Dans une ville portuaire, le gang de Kurtz, gangster élégant et au langage soutenu et précis, en Mercedes grise, organise le braquage d'une villa, pour le compte du mystérieux 9 Doigts. Le vol concerne des tableaux de maître, de l'argent, mais est en fait une couverture pour un trafic de Polonium qui implique un réseau plus vaste et opaque que les 5 gangsters paumés.
Le braquage se passe mal. Springer est blessé. Magloire, un homme qui semble avoir trahi Kurtz, et est témoin du meurtre de Delgado (le frère de la belle Drella qui assure l'intendance de leur planque), est poursuivi, rattrapé, tenu prisonnier et menacé avant de devenir peu à peu le confident de Kurtz.
Tous doivent fuire dans l'urgence à bord d'un mystérieux cargo, le Sidi Mohammed Volkson V. Où vont-ils accoster, où le reste du réseau de cache-t-il ? Peut-être sur l'Atlantique aux environ des Açores, peut-être au Chili, entre Antafagasto et Valparaiso ? Peut-être sur Nowhereland, le mystérieux continent de déchets plastiques, grand comme le tiers du Canada, légendaire, mythique mais positivement connus des scientifiques, qui erre entre le Japon et Hawaï, et qui a peut-être été aménagé en un gigantesque refuge de pirate moderne, ou bien en contre-société rousseauiste ? Peut-être nulle part, ce qui serait déjà une issue, finalement ? Je sais que l'on peut tenir ce cinéma-là pour de la pose et de l'affétérie, ou gêné par une une sorte d'ambiguïté politique propre à Ossang (le côté punk symboliste, sans doute conservateur au plan politique) mais pour ma part j'ai aimé ce film, qui est sans doute un des plus beaux que j'ai vus ces cinq dernières années.
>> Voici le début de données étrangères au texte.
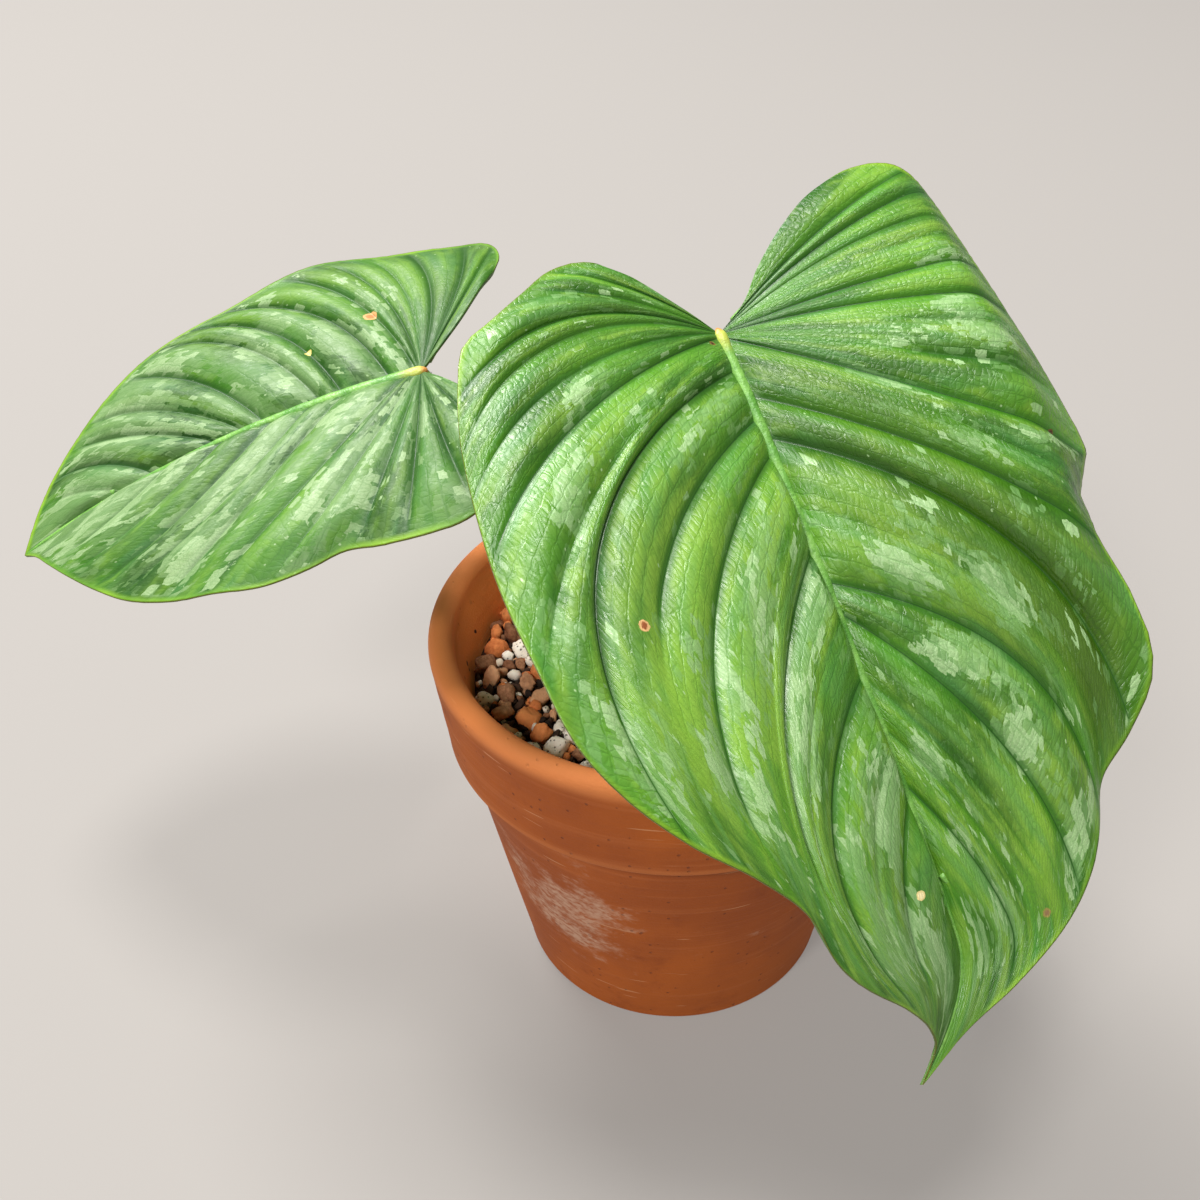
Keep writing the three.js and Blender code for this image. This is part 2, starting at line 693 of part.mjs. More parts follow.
// Short stem with plain sockets for the stalks, and the sheath grown from it
function stem() {
  let solid = toSolid(stemBody()).add(toSolid(sheath()));
  for (const [route, radiusAt] of [[largeRoute, largeStalkRadius], [smallRoute, smallStalkRadius]]) {
    const socket = tube(route, (share) => radiusAt(share) + fitGap, stalkSteps, stalkSides, fitGap);
    solid = solid.subtract(toSolid(socket));
  }
  return toGeometry(solid);
}

// Assembly
const plant = new THREE.Group();
const standing = new THREE.Group();
standing.position.copy(axisFromMiddle);
plant.add(standing);

function addPiece(name, geometry, finish) {
  const piece = new THREE.Mesh(geometry, new THREE.MeshStandardMaterial(finishes[finish]));
  piece.name = name;
  standing.add(piece);
}

addPiece("pot", turned(potProfile(), potSides), "clay");
addPiece("potting_mix", pottingMix(), "mix");
addPiece("stem", stem(), "stem");
addPiece("leaf_large_stalk", stalk(largeRoute, largeStalkRadius), "stalk");
addPiece("leaf_large_blade", leafBlade(largeLeaf), "blade");
addPiece("leaf_small_stalk", stalk(smallRoute, smallStalkRadius), "stalk");
addPiece("leaf_small_blade", leafBlade(smallLeaf), "blade");

export default plant;
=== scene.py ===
"""The looks of a potted philodendron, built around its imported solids. Metres, +Z up, the front faces -Y.

Shapes are worked out in millimetres from the pot's axis and placed by AXIS.
"""

import math

import bmesh
import bpy
import numpy as np
from mathutils import Matrix, Quaternion, Vector


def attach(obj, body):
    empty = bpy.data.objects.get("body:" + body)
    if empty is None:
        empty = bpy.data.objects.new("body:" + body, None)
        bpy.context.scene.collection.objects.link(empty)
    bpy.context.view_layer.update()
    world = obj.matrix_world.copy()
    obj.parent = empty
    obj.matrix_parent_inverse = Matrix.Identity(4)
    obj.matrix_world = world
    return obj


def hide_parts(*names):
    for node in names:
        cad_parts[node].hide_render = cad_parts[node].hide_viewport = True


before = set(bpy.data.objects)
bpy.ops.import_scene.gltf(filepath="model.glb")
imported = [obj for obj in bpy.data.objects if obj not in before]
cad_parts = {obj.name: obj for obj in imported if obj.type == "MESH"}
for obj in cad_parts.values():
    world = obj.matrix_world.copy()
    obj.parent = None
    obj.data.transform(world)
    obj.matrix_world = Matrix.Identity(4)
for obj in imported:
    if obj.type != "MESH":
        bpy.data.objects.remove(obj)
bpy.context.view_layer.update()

MM = 0.001
AXIS = np.array([34.0, 22.0, 0.0])

# Pot, potting mix and stem, as in the solids
POT_HEIGHT = 114.0
RIM_RADIUS = 65.0
RIM_HEIGHT = 32.0
RIM_FOOT_RADIUS = 62.2
BODY_TOP_RADIUS = 58.6
BASE_RADIUS = 44.4
LIP_THICKNESS = 6.6
WALL_THICKNESS = 5.0
FLOOR_THICKNESS = 7.0
DRAIN_RADIUS = 7.0
MIX_TOP = 97.0
MIX_SLOPE = 2.5
STEM_AT = (3.0, 10.0)
STEM_RADIUS = 7.5
STEM_FOOT = 66.0
STEM_TOP = 119.0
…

Le film a l'air en apparence décousu et parcellaire, mais dit mine de rien des choses fortes sur l'époque (le Bataclan, ou l'affaire Skripal, qu'il semble avoir mystérieusement anticipée, mais aussi le rattrapage, encore impensé, de la terreur nucléaire de la guerre froide par une terreur écologique, liée à l'anthropocène, qui passe de l'objet scientifique à l'idéologie politique d'état).
J.F. Ossang est fasciné par les idéologies, et les filme comme des objets poétiques, comme ce dont la poésie parle, mais sans parvenir à s'y adresser.
Cela lui permet d'avoir un point de vue que j'ai trouvé très justes sur le nihiiisme terroriste, qui est lui-aussi (comme le cinéma, mais en ne l'assumant pas, en faisant du meurtre le refoulement de ce qui devrait rester un symbole) un récit. Il filme le cinéma et la littérature comme des idéologies de replis, défaites, lucides et savantes dans le vide séparant ce qu'elles avaient investi en étant détrompées, et leur mort, à la fois proche et perpétuellement retardée.
Ce sont strates de discours, des métaphores et une pulsion vers la parole, que l'image incarne et organise, mais déjouées par l'idée (marxiste mais sans appel à une utopie ou une promesse) de l' équivalence de l'imaginaire avec une marchandise, qui est à la fois leur secret, et ce qui, rendu visible et assumé dans l'esprit dominant de l'époque (ce famaux Zeitgeist, auquel les personnages obéissent sous la forme d'un contrat mafieux, codé et menaçant) les étouffe. On n'est pas si loin non plus de Vernon Subutex (le punk, vécu comme une utopie rebelle, qui se dégrade en idéologie dès lors qu'il na plus de descendance).
Bref c'est assez intello, même si le film, vu au premier degré, comme une histoire de gangster métaphysique qui perdent en route la raison et leurs motifs, et veulent se sauver seuls, tient aussi.
Les acteurs sont bons, le cadre et le montage sont plastiquement superbes (entre Aldrich et Murnau, mais aussi Melville, Garrel période Sauvage Innocence, voire Lautner), notamment dans la manière de filmer la mer et le bateau, Lisbonne de nuit, ou une plage volcanique des Açores, la musique, aussi, point de rencontre improbable entre the Godfathers ou Sham 69 et Vangelis, aussi.
5.5/6
(Je précise, car le film à été descendu ici, que j'avais moi aussi lâché Dharma Guns après 10 minutes).